Das Bundeslandwirtschaftsministerium hat schon mal ausgerechnet, was das heissen könnte: Denkbar wären demnach Aufschläge von 40 Cent pro Kilogramm Fleisch und Wurst, 2 Cent pro Kilo für Milch und Frischmilchprodukte und 15 Cent pro Kilo für Käse, Butter und Milchpulver. Jeder Verbraucher müsste demnach pro Jahr im Schnitt 35,02 Euro mehr bezahlen. Es entfielen 23,80 Euro auf Fleisch, 4,72 Euro auf Eier und 6,50 Euro auf Milch und Milchprodukte. Das Ministerium hat den Durchschnittskonsum der Bundesbürger herangezogen - laut Bundesanstalt für Landwirtschaft und Ernährung im vergangenen Jahr pro Person 59,5 Kilo Fleisch, 118,2 Kilo Milch und 236 Eier.
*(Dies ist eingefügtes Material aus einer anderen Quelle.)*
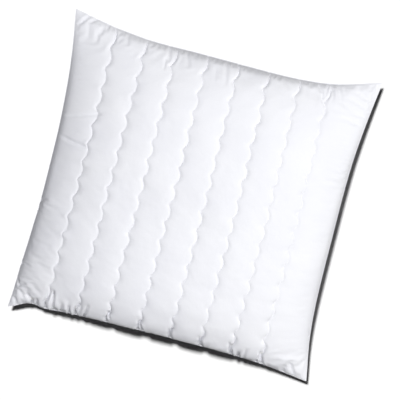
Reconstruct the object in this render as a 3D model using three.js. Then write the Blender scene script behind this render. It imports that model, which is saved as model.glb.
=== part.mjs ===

Der Bundestag hatte die Bundesregierung Anfang Juli aufgefordert, noch bis zur Wahl 2021 eine Strategie zum grundlegenden Umbau der Tierhaltung mit Vorschlägen zur Finanzierung vorzulegen. Die Corona-Fälle in Schlachthöfen hatten Billig-Fleisch und die Folgen noch einmal stärker in den Fokus gerückt. Vor dem Gespräch der Agrarminister hat die Umwelt-Organisation Greenpeace beim Institut Kantar eine Umfrage in Auftrag gegeben - demnach sehen 64 Prozent der Deutschen, also knapp zwei Drittel, «sehr grosse» oder «eher grosse» Missstände bei der landwirtschaftlichen Tierhaltung.
«Die SPD wird dem Verordnungsentwurf in der jetzigen Form im Bundestag nicht zustimmen», sagte die tierschutzpolitische Sprecherin der SPD-Bundestagsfraktion, Susanne Mittag, der «Neuen Osnabrücker Zeitung». «Mit Freiwilligkeit kommen wir nicht mehr weiter. Wir brauchen ein verpflichtendes Tierwohllabel auf den Verpackungen. Und dieses muss für alle Nutztiere gelten.»
Die Umwelt-Organisation WWF forderte anlässlich der Konferenz der Agrarminister einen «kompletten Systemwechsel» für Nutztierhaltung und Fleischwirtschaft in Deutschland. Dabei müsse es nicht nur um das Wohl der Nutztiere, sondern auch den Schutz von Umwelt, Klima und biologischer Vielfalt gehen - und den Erzeugern müssten faire Preise gewährleistet werden. Bund und Länder sollten jetzt den politischen Rahmen schaffen für den Ausstieg aus der auf Billigfleisch und auf Export getrimmten deutschen Fleischerzeugung. Mehrere Verbände riefen für Donnerstag zu einer Fahrraddemo in Berlin auf.